** BEGIN Data **

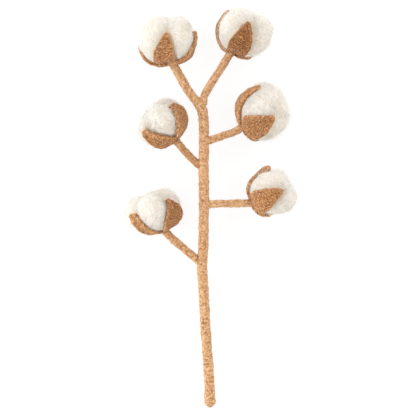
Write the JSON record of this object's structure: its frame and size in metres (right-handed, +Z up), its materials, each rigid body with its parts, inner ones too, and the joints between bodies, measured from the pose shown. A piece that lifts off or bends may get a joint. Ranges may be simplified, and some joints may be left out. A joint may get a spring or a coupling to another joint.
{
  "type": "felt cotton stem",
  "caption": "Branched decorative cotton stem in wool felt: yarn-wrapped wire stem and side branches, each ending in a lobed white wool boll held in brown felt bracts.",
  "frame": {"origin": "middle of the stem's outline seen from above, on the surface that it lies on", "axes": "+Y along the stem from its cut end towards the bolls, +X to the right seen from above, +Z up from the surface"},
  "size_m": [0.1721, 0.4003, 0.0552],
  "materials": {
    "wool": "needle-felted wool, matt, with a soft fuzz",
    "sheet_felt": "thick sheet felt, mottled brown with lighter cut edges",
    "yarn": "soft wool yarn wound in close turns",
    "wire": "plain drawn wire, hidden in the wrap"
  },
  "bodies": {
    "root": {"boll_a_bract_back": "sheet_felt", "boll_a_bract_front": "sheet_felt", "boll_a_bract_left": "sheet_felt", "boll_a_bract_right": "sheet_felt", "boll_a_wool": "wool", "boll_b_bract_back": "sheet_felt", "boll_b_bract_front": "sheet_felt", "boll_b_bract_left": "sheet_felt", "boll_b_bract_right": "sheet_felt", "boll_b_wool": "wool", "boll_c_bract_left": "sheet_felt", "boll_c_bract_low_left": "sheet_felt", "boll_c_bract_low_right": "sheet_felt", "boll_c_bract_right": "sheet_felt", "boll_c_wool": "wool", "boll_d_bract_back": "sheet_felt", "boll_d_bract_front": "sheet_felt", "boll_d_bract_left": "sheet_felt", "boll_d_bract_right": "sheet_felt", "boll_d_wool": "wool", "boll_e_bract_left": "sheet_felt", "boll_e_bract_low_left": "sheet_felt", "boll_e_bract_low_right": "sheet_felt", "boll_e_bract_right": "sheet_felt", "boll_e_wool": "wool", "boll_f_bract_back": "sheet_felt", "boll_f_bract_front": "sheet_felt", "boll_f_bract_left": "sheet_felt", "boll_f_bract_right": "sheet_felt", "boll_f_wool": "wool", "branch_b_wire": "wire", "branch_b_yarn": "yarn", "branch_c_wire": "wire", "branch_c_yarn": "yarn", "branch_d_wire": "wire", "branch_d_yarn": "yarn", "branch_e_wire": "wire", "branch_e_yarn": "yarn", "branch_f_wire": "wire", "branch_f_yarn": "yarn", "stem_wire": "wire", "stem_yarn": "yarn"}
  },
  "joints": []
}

** END Data **

• What this task involves:
Take the listing above and set it down exactly.

• Answer to this exercise:
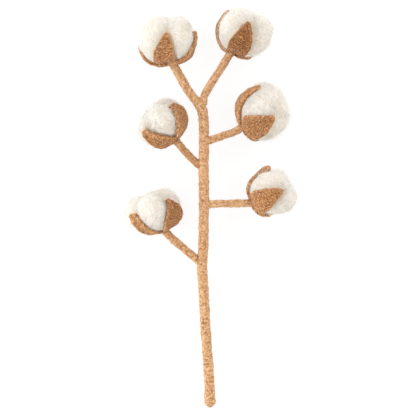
Write the JSON record of this object's structure: its frame and size in metres (right-handed, +Z up), its materials, each rigid body with its parts, inner ones too, and the joints between bodies, measured from the pose shown. A piece that lifts off or bends may get a joint. Ranges may be simplified, and some joints may be left out. A joint may get a spring or a coupling to another joint.
{
  "type": "felt cotton stem",
  "caption": "Branched decorative cotton stem in wool felt: yarn-wrapped wire stem and side branches, each ending in a lobed white wool boll held in brown felt bracts.",
  "frame": {"origin": "middle of the stem's outline seen from above, on the surface that it lies on", "axes": "+Y along the stem from its cut end towards the bolls, +X to the right seen from above, +Z up from the surface"},
  "size_m": [0.1721, 0.4003, 0.0552],
  "materials": {
    "wool": "needle-felted wool, matt, with a soft fuzz",
    "sheet_felt": "thick sheet felt, mottled brown with lighter cut edges",
    "yarn": "soft wool yarn wound in close turns",
    "wire": "plain drawn wire, hidden in the wrap"
  },
  "bodies": {
    "root": {"boll_a_bract_back": "sheet_felt", "boll_a_bract_front": "sheet_felt", "boll_a_bract_left": "sheet_felt", "boll_a_bract_right": "sheet_felt", "boll_a_wool": "wool", "boll_b_bract_back": "sheet_felt", "boll_b_bract_front": "sheet_felt", "boll_b_bract_left": "sheet_felt", "boll_b_bract_right": "sheet_felt", "boll_b_wool": "wool", "boll_c_bract_left": "sheet_felt", "boll_c_bract_low_left": "sheet_felt", "boll_c_bract_low_right": "sheet_felt", "boll_c_bract_right": "sheet_felt", "boll_c_wool": "wool", "boll_d_bract_back": "sheet_felt", "boll_d_bract_front": "sheet_felt", "boll_d_bract_left": "sheet_felt", "boll_d_bract_right": "sheet_felt", "boll_d_wool": "wool", "boll_e_bract_left": "sheet_felt", "boll_e_bract_low_left": "sheet_felt", "boll_e_bract_low_right": "sheet_felt", "boll_e_bract_right": "sheet_felt", "boll_e_wool": "wool", "boll_f_bract_back": "sheet_felt", "boll_f_bract_front": "sheet_felt", "boll_f_bract_left": "sheet_felt", "boll_f_bract_right": "sheet_felt", "boll_f_wool": "wool", "branch_b_wire": "wire", "branch_b_yarn": "yarn", "branch_c_wire": "wire", "branch_c_yarn": "yarn", "branch_d_wire": "wire", "branch_d_yarn": "yarn", "branch_e_wire": "wire", "branch_e_yarn": "yarn", "branch_f_wire": "wire", "branch_f_yarn": "yarn", "stem_wire": "wire", "stem_yarn": "yarn"}
  },
  "joints": []
}